Remember, you are competing against real people. Trading is not just you, a computer screen, and charts. It’s the ultimate mental sport, a true battle of wits. You’re in the arena with hedge fund managers and top professionals. It’s time to get serious and stop pretending this is a get-rich-quick scheme.
Your opponents are your enemies, and you are here to defeat them. You are literally trying to take their money. Without this mind-set, you won’t take trading seriously enough to maintain the discipline required to win.
Don’t Come Unprepared
Never enter the trading arena unprepared. Many traders open their charts after funding their live accounts, resembling a soldier showing up to battle with a pocket knife.
To avoid losing all your money in a week, you need to be fully prepared for the mental challenge that awaits every time you open your trading platform.
Important Note: While we aim to be prepared and extremely self-confident in our trading approach, we are not reckless or foolish. Being well-prepared and confident is different from taking stupid risks and being overly aggressive. Part of being prepared is understanding money management and having everything planned out before you press the buy or sell button.
We are not gambling or playing around. This is serious, and we are ready to take on the competition in all areas: Mind, Method, and Money management—the 3Ms.
How to Do It:
To master anything in life, you must learn, practice, and repeat. Trading is no different. Here are some tips on how to start viewing trading as a competition and how to prepare for it:
- View Each Trade as a Negotiation: Treat each trade like a deal or contract. Take it seriously, ensuring you attend to every detail. Imagine you’re sitting next to someone, and either you lose money or they do. This perspective will sharpen your focus on critical aspects like money management and consistency.
- Train and Prepare: Just like a boxer trains for months before a match, you need to hone your skills and master your craft to build confidence. Preparation is key to avoiding defeat.
- Stay Motivated: Motivation isn’t a trait reserved for the “lucky.” It’s a mind-set you cultivate through reading and consistent practice. Initially, you’ll need to work on staying motivated, but it can become a lifestyle.
- Understand Chart Psychology: Learn to interpret price action bar by bar to understand what your opponent is doing and thinking. This helps you follow the footprint of money and anticipate market movements.
- Get Psyched Up: Boost your enthusiasm before you open your charts. Read trading affirmations, listen to motivational music, or watch inspiring videos on YouTube to get in the right mind-set.
Bottom line: Trading the market is essentially a mental war. Think of it and treat it as such. Otherwise, you will be defeated in battle.
3. Don’t Let Money Make You ‘Funny’
Money can mess with your mind. Whether you’re making it or losing it, there are likely psychological side effects. Professional traders understand that to achieve consistent profits, they must address this issue. If you want to improve your trading, you need to fix your money mind-set.

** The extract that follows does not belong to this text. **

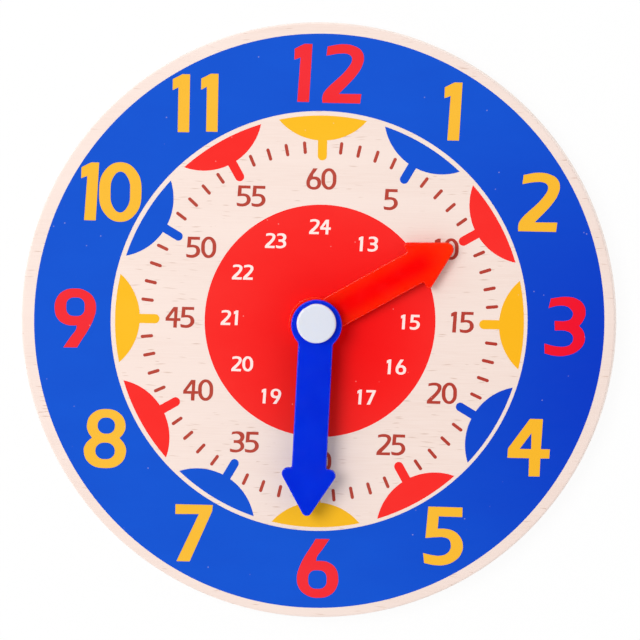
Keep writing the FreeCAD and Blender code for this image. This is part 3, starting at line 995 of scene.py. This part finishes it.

The primary mental hurdles traders face regarding money are:
- Fear of Loss and Fear of Missing Out (FOMO): Fear of loss causes traders to let small losses turn into big ones because they are afraid to take any loss. It can also lead to avoiding good trades due to the fear of potential loss. FOMO leads to chasing trades you missed, jumping in at terrible entry points, and typically resulting in losses.
- Risking Too Much per Trade: This issue brings numerous problems, including increased stress and larger potential losses.
- Unclear Exit Strategies: Not knowing where or how to exit the market can lead to poor decisions and missed opportunities.
- Lack of a Capital Preservation Plan: Many traders fail because they lack a solid plan for preserving their capital. This leads to irrational behavior influenced by money. Your money management plan is the most crucial part of your trading approach. Skipping this aspect is not an option.
Here’s How to Do It:
Overcoming money management problems requires predefinition, preplanning, and preparation for potential losses before entering a trade. Remember, any trade can lose; there’s a random distribution of wins and losses for any given trading edge. Enter each trade with the understanding and acceptance that it could result in a loss.
- Create a Capital Management Plan: This plan will help you train yourself out of bad habits related to risk management and risk-reward ratios. Your capital preservation and risk management strategy are your lifeline in the market, your oxygen. Without it, you will quickly suffocate.
- Plan Your Exits: Have a clear plan for stops and targets before you enter a trade. Don’t wing it. Know where you will exit for both profit and loss before you hit the buy or sell button.
- Respect Your Account Size: No matter how small your account is, treat it with the same respect and approach you would if it were a $1 million or even $1 billion account. The same principles apply.
- Make Money Feel Real: To counter the cold, abstract nature of electronic digits on a screen, use physical representations. Get some monopoly money or casino chips and two jars. Put some in the winning jar when you win and some in the losing jar when you lose. This tactile approach makes the money seem more real. Withdraw profits regularly and physically handle the cash to reinforce this reality.
- Assess Your Risk Comfort: Ask yourself if you can sleep at night with the money you have at risk. If you can’t sleep because you’re worried about the amount at risk, it’s time to lower it.
- Maintain Discipline and Consistency: Staying disciplined with your money management approach for a year is wasted if you gamble it all on one trade. Consistency in discipline is the only way to make money over time. Never deviate.
- Adopt Mantras: Make these principles into daily mantras. Believe in them and own them like a seasoned pro. This mind-set is crucial if you want to join the ranks of top traders.
Conclusion
The cornerstone of success for all great business people, including traders and investors, is their mind-set. Their achievements are built on the ability to handle pressure and resist temptation while maintaining consistent discipline. The ability to adhere to a plan and remain almost emotionless in their chosen profession—whether trading, managing a company, or being an entrepreneur—is what places someone in the top 10% of their field.